Exercise goal
Copy out the data below verbatim.
=====
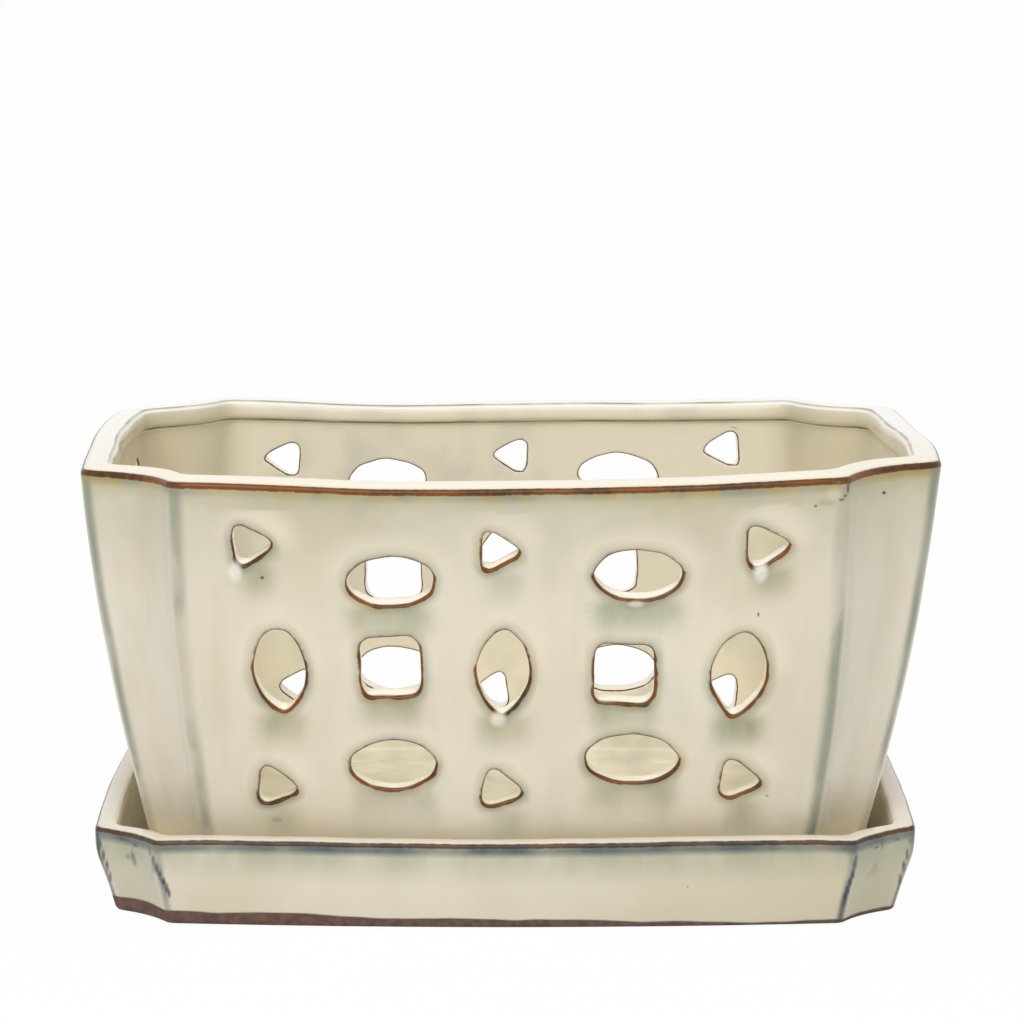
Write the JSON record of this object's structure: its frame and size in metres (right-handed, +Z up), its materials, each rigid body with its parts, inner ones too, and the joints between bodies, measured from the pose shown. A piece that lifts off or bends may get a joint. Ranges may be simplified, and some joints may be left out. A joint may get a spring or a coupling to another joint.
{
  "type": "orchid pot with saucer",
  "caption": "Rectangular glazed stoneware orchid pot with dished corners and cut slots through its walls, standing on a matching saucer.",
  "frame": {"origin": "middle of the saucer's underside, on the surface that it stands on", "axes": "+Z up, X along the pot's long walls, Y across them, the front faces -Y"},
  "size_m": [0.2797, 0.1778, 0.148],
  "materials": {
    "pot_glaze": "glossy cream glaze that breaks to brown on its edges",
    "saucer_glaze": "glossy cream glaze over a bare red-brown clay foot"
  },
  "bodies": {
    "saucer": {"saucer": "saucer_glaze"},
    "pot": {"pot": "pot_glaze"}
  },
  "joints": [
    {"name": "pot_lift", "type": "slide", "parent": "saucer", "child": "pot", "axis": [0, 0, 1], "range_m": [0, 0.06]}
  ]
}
=====
Exercise result
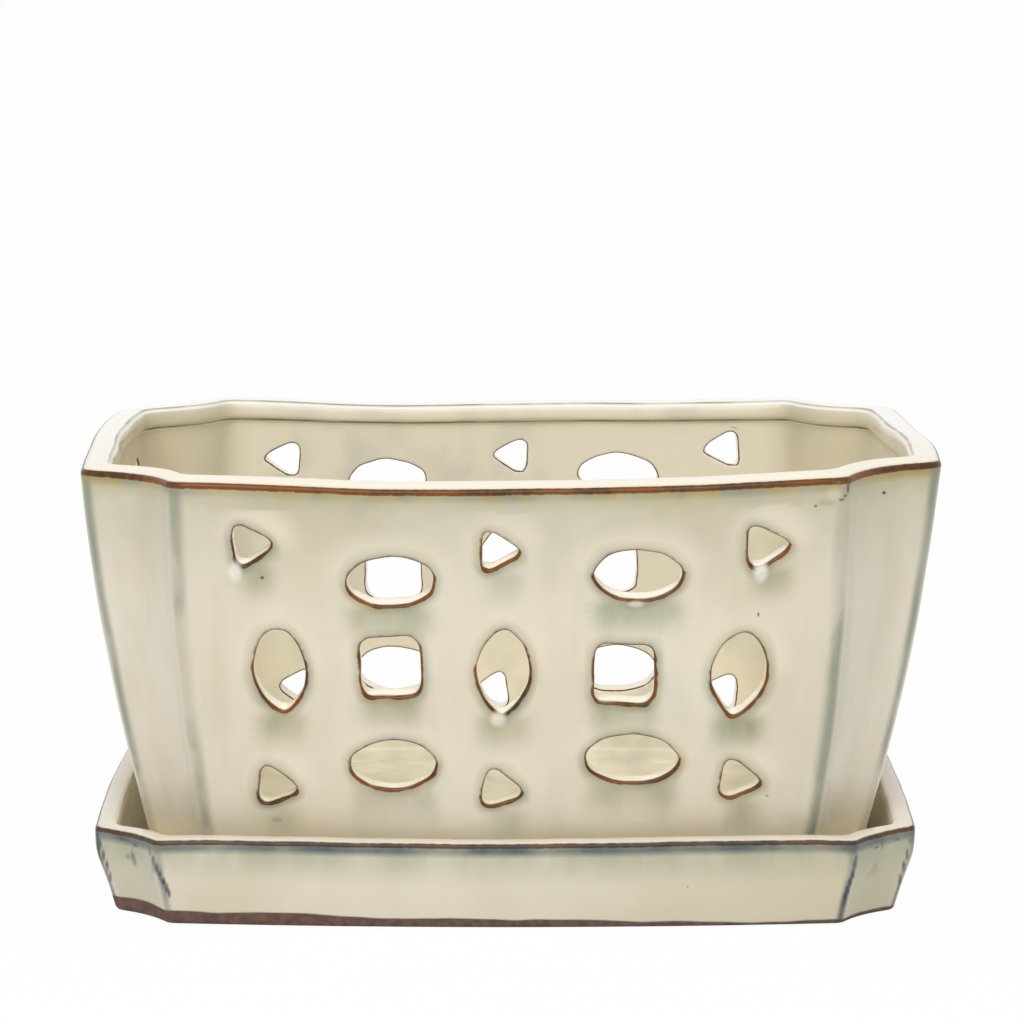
Write the JSON record of this object's structure: its frame and size in metres (right-handed, +Z up), its materials, each rigid body with its parts, inner ones too, and the joints between bodies, measured from the pose shown. A piece that lifts off or bends may get a joint. Ranges may be simplified, and some joints may be left out. A joint may get a spring or a coupling to another joint.
{
  "type": "orchid pot with saucer",
  "caption": "Rectangular glazed stoneware orchid pot with dished corners and cut slots through its walls, standing on a matching saucer.",
  "frame": {"origin": "middle of the saucer's underside, on the surface that it stands on", "axes": "+Z up, X along the pot's long walls, Y across them, the front faces -Y"},
  "size_m": [0.2797, 0.1778, 0.148],
  "materials": {
    "pot_glaze": "glossy cream glaze that breaks to brown on its edges",
    "saucer_glaze": "glossy cream glaze over a bare red-brown clay foot"
  },
  "bodies": {
    "saucer": {"saucer": "saucer_glaze"},
    "pot": {"pot": "pot_glaze"}
  },
  "joints": [
    {"name": "pot_lift", "type": "slide", "parent": "saucer", "child": "pot", "axis": [0, 0, 1], "range_m": [0, 0.06]}
  ]
}